To this end, in a strategy that happily adds to the corporate control of the overall experience, Royal Caribbean has built mega-piers at Fort Lauderdale, where the ship will be based (alongside, in a year's time, its sister, the Allure of the Seas) and also in Haiti and the Bahamas.
The beauty of this for the intrepid Caribbean cruiser is that the new ports come complete with a signature "resort facility": "Haiti" is distilled into a confected Royal Caribbean paradise called Labadee, built from scratch. Travellers can be abroad and on dry land without necessarily having to experience anything they would not encounter on the ship (Port-au-Prince, for example).
This controlled experience of foreign-ness seems to be duplicated on board. The Oasis has a crew of "2165 from 71 different countries". This fact is advertised each time a waiter or waitress introduces himself - which they do with punctual regularity - and implores you to "enjoy".
"I am Sanjay from India, please enjoy"; "I am Loretta from Trinidad, please enjoy." Our evening meal was served, with perfect grace, by an uneasy pairing from Hungary and the Philippines.
This United Nations of recruitment is designed, presumably, to leave you with the vague impression that you are in the midst of a great ocean-going melting pot - without ever straying too far from what looks like home.

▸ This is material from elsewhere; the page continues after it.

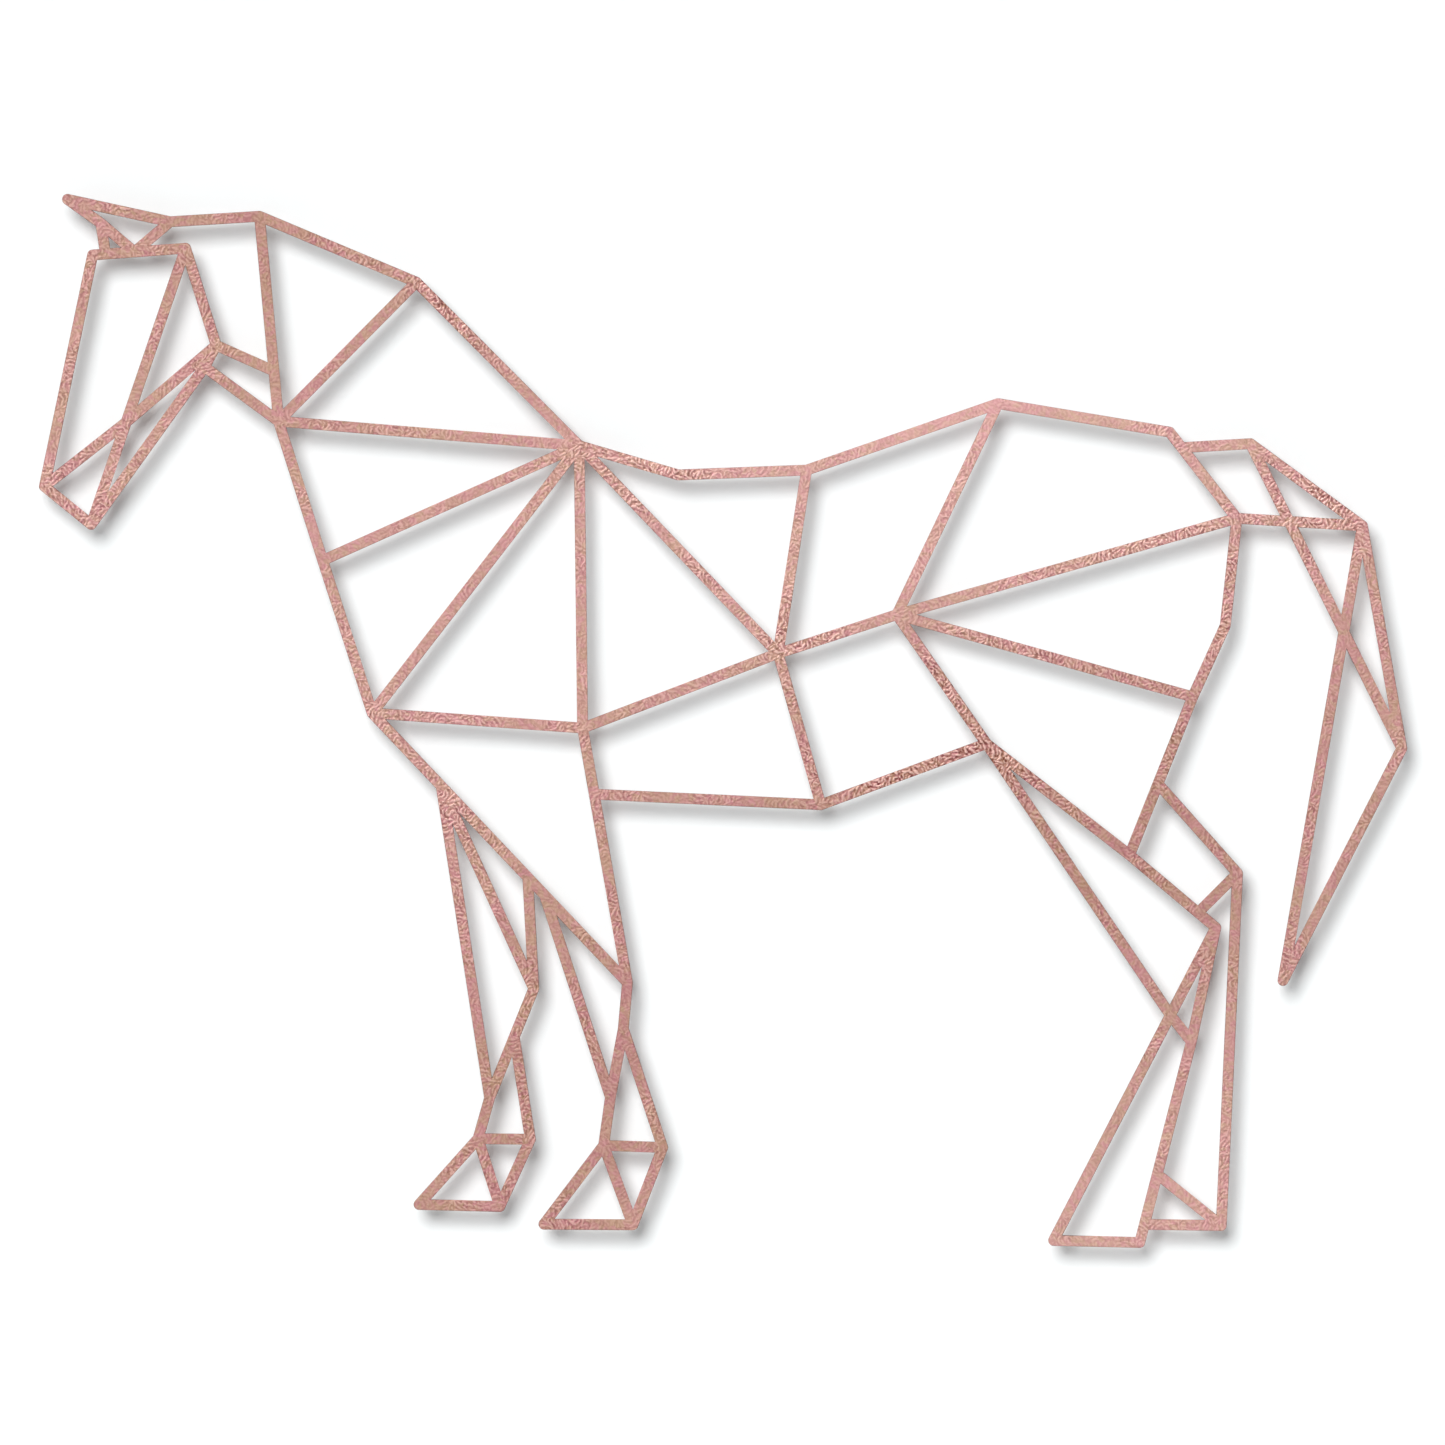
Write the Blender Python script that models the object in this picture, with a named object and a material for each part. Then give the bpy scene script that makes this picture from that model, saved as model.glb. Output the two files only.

The sense of familiarity, of every space looking like somewhere you have been before creates one of the more curious aspects of the Oasis of the Seas: the fact that you soon become accustomed to its gargantuan size.
One useful aspect of this loss of scale is that everything you consume is dwarfed by the immensities around you: the immensity of the ocean, the immensity of the ship and the immensity of a good many of your fellow diners.
Above the ship's main drag, a non-stop news ticker reminds you, lest you forget, of the steel miracle on which you are vacationing. Addressing guests with a nice update on "lords, ladies and gentlemen" - "royal family, celebrity elite, media partners ..." - it lists some of the more telling fun stats on a loop: there are 2.3m kg of water in the ship's swimming pools, say, or each day 50,000kg of ice cubes are produced.
Even these superlatives are hard to take on board, however, and the statistics you really want ("how many jumbo prawns do you serve in a week?", or "what is the average bar bill?") are, when I put them to head chef Ivor (from Germany, enjoy) not forthcoming. "We try to be about quality not quantity."
In search of a sense of the sheer power of the ship, I take a tour of the engine room with Norwegian chief engineer, Staale Johan Ludviksen.
He has a quietly infectious enthusiasm for his behemoth, which generates nearly 19,000 horse power in three "azipod thrusters".
The engines are started and stopped not with a giant brass lever, but with the click of a mouse on an "on-off" button on a screen.
The engine room has no visible moving parts; much of the pipework is encased in silver insulation, giving the whole a kind of spaceship quality.
Most of the engine is Italian, though it was constructed, along with the ship, in Finland.
When I emerge from below decks, it is into the teeth of a tropical storm. It's chucking it down on the boardwalk, and everyone has run for cover into the donut store and the temporary tattoo parlour. There's a gale howling around the mini golf course and every so often lightning illuminates the pool bar.
Many storeys below, the ocean swells and churns; the Oasis of the Seas, though, glides on through the squall regardless, doing business as usual. I consult my entertainment itinerary: Hans Christian Andersen on ice or karaoke time?